Well, 15 years ago some records were absolutely impossible to find. They were just these weird little things that might turn up in tiny second hand record stores in New York, London, or Paris. Now they are easier to get a hold of, and the more people that get into them the bigger the market becomes for those kind of records. Record dealers respond to that. The more compilations that people like myself do, the more people who are solely in it for financial reasons see an opportunity to sell records.

So basically you just wanted to find and release stuff that people didn’t already have.

For sure.

You've taken crate-digging to its logical conclusion. Some people must be green that you get to do that all day.

I guess so, but there’s always a tendency to romanticize it. Hunting for records is actually a pretty dull thing. You get taken into some pretty odd areas, and some places are pretty risky, but to be perfectly honest 95% of it is extraordinarily frustrating. You spend hours hot and bothered, going through the process covered in sweat and dust, day after day, often with very little reward and lots of mosquito bites. But the other 5% of it is really fun and makes it all worthwhile.

What constitutes that 5%?

Just finding great records. I think it’s inevitable that there will be a new generation of people who don’t give two shits about the actual record and the sleeve. They just want the music. But for me, that’s what it’s all about.

Despite the fact that many of the scenes and genres you have documented are all over the world, many of them seem to have occurred at around the same time.

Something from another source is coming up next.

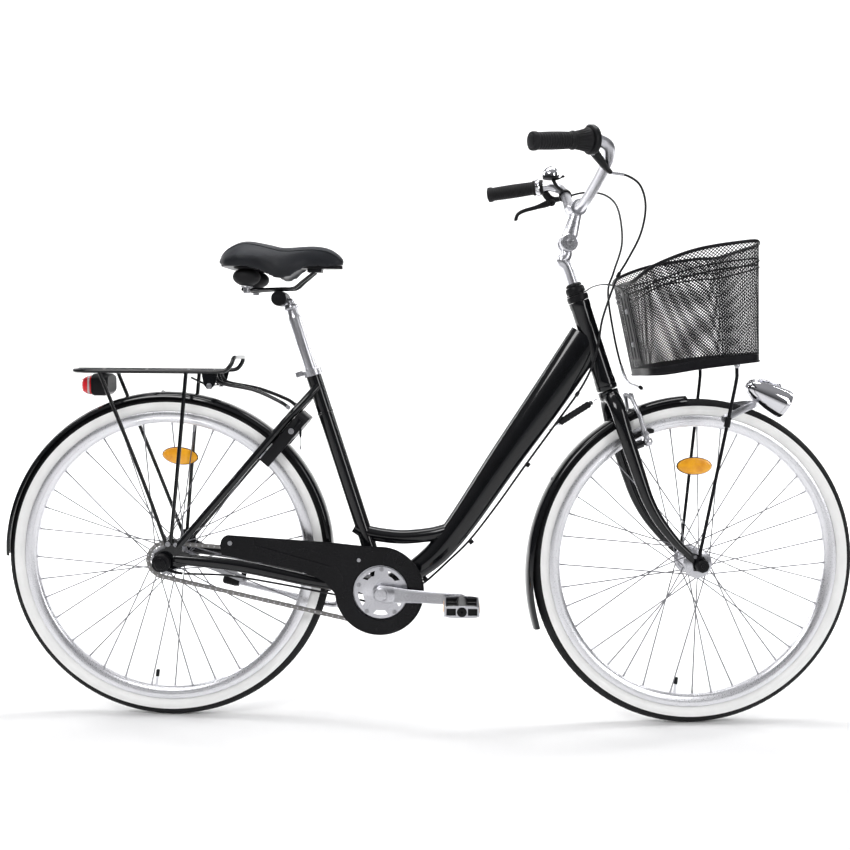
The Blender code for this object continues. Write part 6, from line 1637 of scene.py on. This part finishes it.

Well, we are doing one from Colombia, which is 70% 80s, but it’s no secret from looking at the records I’ve put out that the music I’m into is generally from 1955 to 1980. It was a very prolific time--it was before music became disposable and easily digitised, but after it was very much controlled by a small select few. From ‘55 to ‘80 lots of small runs of obscure records in different styles came out and people really got a chance to experiment before the music industry, digital technology, piracy, and cassette tapes came in and killed it off. If I were to go to outer Mongolia looking for 60s and 70s records I wouldn’t have much luck.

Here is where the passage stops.